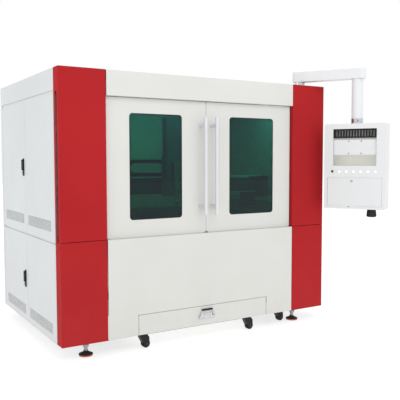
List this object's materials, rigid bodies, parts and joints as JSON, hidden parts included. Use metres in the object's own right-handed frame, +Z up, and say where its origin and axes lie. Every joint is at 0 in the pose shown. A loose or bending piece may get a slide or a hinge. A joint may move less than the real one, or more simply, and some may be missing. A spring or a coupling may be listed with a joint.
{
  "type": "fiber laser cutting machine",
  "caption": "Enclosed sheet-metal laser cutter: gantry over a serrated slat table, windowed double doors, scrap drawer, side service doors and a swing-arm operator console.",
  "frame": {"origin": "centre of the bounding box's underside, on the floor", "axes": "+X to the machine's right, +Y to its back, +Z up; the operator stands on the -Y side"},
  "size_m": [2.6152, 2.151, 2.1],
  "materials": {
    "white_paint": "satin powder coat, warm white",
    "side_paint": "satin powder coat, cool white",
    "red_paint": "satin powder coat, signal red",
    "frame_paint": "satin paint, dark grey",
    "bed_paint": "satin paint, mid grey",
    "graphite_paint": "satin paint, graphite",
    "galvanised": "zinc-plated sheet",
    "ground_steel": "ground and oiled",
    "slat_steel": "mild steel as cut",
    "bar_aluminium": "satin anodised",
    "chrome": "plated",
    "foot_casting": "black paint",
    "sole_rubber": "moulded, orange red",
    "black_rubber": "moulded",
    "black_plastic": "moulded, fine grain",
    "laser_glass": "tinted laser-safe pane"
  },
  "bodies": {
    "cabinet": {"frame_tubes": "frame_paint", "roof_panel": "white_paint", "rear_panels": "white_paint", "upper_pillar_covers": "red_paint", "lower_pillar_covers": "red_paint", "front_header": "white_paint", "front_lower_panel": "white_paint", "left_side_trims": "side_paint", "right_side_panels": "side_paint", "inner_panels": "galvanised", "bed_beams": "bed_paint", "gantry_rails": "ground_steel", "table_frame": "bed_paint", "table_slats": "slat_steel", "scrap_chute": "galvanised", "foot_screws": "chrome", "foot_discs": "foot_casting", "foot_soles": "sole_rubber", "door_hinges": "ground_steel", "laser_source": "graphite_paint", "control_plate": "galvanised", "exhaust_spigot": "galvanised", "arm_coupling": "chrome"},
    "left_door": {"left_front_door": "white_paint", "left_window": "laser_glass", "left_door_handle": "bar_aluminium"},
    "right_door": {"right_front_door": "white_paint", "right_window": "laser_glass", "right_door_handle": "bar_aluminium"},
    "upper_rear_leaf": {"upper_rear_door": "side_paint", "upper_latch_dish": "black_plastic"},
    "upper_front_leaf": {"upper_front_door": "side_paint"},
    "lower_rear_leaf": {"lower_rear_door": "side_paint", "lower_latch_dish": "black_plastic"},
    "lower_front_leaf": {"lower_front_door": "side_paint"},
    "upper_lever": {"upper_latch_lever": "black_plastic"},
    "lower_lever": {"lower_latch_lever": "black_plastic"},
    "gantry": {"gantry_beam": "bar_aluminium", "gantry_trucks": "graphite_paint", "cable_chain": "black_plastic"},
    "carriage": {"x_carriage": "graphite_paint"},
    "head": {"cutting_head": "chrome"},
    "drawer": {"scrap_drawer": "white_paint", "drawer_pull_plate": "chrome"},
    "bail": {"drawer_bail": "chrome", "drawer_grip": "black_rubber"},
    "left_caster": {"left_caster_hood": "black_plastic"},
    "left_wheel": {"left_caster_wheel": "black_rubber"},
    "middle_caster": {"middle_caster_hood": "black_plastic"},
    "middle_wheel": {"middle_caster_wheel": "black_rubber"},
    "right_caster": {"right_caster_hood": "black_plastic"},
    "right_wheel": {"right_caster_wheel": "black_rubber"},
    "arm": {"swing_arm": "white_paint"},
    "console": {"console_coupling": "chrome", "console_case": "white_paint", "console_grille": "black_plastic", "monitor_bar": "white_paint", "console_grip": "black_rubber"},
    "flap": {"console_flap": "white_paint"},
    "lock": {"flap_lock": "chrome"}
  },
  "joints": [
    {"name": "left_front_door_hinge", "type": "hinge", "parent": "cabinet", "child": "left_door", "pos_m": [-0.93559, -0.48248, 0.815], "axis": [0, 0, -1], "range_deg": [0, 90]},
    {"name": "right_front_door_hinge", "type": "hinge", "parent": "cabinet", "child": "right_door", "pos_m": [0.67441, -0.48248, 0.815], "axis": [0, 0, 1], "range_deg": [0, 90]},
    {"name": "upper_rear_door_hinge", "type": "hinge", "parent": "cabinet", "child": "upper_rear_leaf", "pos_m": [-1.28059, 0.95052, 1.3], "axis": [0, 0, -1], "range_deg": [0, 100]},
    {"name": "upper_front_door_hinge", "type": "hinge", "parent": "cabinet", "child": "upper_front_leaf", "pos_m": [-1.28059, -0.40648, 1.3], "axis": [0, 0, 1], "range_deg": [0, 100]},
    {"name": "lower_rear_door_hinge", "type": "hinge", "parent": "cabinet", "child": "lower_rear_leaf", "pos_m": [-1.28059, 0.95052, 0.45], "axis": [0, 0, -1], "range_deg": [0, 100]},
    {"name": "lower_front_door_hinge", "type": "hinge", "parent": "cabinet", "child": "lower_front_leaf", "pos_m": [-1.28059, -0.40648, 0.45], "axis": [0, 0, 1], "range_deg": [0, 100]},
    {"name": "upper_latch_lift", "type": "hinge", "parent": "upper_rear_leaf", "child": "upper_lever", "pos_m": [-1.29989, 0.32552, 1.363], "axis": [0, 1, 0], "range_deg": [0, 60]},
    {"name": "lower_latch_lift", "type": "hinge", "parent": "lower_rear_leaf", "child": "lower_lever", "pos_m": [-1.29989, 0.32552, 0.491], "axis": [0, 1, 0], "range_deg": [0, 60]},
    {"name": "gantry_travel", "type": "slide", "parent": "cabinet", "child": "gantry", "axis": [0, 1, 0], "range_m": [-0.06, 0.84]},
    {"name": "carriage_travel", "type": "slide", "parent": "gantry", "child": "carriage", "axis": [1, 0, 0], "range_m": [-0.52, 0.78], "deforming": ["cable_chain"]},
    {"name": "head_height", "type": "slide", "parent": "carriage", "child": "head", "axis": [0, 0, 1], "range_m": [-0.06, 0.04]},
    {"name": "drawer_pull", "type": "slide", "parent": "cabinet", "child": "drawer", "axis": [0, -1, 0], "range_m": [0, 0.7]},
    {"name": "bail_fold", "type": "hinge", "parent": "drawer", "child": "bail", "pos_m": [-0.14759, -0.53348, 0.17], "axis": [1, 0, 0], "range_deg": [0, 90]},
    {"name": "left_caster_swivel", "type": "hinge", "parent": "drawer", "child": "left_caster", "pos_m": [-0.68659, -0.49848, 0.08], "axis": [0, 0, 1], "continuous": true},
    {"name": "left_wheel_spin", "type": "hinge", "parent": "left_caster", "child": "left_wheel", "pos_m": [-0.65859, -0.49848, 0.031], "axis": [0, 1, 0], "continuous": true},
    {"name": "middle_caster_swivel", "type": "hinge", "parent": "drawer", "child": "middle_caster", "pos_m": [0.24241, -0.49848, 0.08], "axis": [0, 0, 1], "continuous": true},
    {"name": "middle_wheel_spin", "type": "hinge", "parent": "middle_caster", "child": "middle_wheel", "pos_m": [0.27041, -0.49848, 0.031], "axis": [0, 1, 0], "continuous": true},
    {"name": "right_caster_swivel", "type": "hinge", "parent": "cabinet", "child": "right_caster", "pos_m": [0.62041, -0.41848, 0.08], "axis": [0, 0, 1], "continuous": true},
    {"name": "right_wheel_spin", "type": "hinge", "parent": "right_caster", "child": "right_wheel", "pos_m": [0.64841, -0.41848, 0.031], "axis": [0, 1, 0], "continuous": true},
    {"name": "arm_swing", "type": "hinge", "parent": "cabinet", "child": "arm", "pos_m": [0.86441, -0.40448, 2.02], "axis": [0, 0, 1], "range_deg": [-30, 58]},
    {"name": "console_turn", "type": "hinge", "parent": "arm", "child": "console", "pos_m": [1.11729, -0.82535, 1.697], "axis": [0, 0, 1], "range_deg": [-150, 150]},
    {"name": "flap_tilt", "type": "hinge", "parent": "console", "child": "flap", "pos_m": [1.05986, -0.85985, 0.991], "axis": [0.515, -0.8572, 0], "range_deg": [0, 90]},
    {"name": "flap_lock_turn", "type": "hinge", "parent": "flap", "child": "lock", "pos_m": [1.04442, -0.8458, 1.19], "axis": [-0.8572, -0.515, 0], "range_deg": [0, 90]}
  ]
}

...

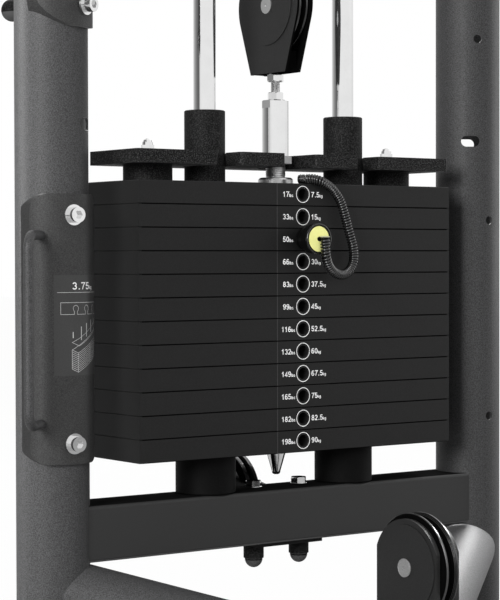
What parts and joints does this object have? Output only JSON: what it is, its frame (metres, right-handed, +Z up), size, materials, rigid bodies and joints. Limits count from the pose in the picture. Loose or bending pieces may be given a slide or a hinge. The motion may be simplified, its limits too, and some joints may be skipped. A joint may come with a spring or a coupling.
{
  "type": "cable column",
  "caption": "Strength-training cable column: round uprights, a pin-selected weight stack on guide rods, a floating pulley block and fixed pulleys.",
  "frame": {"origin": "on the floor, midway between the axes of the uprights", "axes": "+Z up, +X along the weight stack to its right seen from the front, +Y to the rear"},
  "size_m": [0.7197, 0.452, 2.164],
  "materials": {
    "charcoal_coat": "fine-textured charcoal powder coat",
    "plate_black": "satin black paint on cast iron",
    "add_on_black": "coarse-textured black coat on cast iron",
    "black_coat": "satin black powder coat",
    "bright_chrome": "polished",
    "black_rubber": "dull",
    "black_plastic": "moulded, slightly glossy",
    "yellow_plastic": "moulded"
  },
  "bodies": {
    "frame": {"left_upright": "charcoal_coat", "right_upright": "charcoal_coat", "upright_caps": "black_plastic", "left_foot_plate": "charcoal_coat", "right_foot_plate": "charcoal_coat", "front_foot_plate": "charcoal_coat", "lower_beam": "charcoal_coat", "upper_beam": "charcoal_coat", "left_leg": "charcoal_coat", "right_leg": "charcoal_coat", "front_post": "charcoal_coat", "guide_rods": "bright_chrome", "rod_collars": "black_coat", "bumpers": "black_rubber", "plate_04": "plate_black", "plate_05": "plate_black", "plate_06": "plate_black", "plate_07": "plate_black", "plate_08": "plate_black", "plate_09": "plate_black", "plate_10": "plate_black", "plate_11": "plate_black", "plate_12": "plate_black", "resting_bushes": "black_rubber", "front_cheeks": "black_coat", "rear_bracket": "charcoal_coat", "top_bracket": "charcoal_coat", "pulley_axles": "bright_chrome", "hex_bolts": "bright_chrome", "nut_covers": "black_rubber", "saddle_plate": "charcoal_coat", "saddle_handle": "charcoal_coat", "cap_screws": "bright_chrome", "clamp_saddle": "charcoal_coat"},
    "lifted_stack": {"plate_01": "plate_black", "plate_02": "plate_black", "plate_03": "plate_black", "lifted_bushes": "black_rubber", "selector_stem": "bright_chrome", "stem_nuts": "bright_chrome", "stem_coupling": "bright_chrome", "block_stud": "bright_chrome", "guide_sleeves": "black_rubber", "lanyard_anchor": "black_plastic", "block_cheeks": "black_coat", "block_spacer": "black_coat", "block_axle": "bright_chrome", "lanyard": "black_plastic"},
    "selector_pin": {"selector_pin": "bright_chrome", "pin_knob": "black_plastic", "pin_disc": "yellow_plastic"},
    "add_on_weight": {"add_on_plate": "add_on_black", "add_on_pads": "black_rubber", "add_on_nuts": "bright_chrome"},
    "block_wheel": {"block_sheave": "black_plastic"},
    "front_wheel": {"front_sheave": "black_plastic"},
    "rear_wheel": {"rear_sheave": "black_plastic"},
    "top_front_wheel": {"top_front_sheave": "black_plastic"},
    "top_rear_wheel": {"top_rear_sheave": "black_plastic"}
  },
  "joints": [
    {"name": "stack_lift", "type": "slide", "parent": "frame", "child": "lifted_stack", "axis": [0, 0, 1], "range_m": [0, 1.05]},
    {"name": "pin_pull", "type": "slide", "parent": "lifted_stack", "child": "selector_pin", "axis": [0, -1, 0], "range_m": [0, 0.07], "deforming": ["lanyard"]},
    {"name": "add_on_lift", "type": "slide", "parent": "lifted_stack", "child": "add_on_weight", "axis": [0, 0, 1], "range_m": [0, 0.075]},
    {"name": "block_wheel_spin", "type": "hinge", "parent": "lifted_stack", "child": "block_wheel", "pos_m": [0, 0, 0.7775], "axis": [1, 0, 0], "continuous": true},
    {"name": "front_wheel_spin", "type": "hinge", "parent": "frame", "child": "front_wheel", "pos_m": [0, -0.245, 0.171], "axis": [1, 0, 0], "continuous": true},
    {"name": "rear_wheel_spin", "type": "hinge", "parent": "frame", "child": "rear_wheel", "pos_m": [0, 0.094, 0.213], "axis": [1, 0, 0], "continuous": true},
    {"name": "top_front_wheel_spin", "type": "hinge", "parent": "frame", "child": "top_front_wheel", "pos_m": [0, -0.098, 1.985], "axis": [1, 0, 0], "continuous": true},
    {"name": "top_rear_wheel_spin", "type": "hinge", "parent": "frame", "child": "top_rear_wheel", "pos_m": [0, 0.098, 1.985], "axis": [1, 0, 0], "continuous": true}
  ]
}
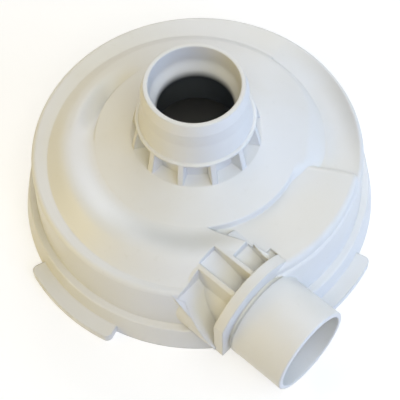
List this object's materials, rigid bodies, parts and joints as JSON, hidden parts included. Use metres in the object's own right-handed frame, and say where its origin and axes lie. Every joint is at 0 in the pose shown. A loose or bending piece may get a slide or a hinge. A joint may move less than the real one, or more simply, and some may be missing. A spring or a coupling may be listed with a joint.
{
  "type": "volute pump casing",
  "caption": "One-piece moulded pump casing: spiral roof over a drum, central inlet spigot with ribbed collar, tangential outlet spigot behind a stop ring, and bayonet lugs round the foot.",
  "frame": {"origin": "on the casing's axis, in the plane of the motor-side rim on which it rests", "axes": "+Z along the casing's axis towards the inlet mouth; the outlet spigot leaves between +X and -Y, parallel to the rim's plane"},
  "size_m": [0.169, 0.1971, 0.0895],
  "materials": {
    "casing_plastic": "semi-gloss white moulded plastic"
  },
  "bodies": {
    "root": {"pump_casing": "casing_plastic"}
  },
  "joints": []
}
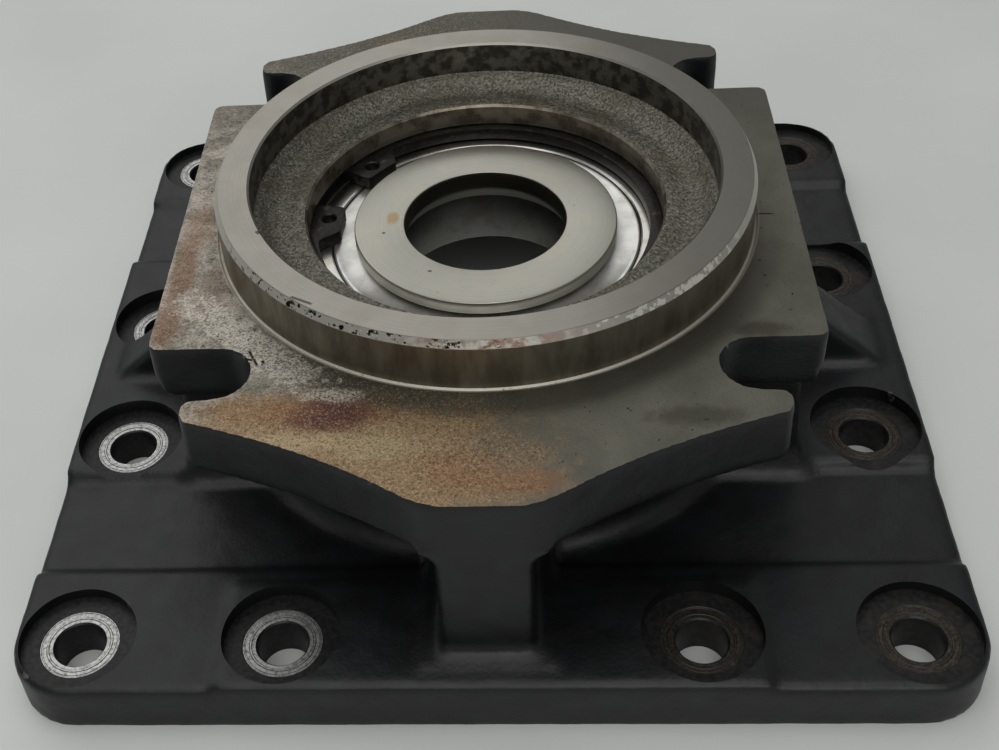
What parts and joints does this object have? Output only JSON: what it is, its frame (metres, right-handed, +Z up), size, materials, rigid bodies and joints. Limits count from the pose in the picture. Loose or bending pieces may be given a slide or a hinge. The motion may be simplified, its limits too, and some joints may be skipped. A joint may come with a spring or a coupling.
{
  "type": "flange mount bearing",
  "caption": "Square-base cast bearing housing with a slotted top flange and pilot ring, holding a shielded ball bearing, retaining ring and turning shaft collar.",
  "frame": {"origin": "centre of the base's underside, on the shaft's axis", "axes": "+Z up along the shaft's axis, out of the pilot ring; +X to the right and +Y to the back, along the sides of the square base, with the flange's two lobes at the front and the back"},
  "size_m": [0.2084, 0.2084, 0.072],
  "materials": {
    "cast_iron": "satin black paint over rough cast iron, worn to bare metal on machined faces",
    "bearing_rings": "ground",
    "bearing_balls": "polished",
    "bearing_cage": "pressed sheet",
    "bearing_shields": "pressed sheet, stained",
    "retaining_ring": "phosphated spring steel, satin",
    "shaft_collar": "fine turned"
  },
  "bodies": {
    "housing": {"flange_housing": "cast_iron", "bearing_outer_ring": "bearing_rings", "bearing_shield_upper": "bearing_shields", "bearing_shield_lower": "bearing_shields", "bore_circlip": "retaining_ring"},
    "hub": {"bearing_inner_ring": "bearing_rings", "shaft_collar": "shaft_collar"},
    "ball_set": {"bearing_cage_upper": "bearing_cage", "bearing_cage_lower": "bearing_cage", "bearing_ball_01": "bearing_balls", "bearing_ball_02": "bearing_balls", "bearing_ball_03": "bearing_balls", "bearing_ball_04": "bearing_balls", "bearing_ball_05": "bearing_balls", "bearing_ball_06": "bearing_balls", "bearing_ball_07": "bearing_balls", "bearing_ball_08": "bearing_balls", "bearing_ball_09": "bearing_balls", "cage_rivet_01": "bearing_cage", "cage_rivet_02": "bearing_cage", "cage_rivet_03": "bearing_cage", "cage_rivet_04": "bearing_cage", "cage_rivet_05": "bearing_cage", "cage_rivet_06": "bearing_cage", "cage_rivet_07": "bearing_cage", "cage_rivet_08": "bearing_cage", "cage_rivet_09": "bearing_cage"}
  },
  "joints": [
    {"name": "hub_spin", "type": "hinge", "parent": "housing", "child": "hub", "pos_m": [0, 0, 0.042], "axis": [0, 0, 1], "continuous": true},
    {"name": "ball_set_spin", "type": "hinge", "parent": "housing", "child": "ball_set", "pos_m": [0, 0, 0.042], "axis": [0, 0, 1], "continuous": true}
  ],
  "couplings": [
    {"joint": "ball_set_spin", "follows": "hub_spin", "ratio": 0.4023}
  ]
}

- WHAT IS REQUIRED -
Return nothing except the number of lines that include the string "axes".

- OUTPUT BELOW -
6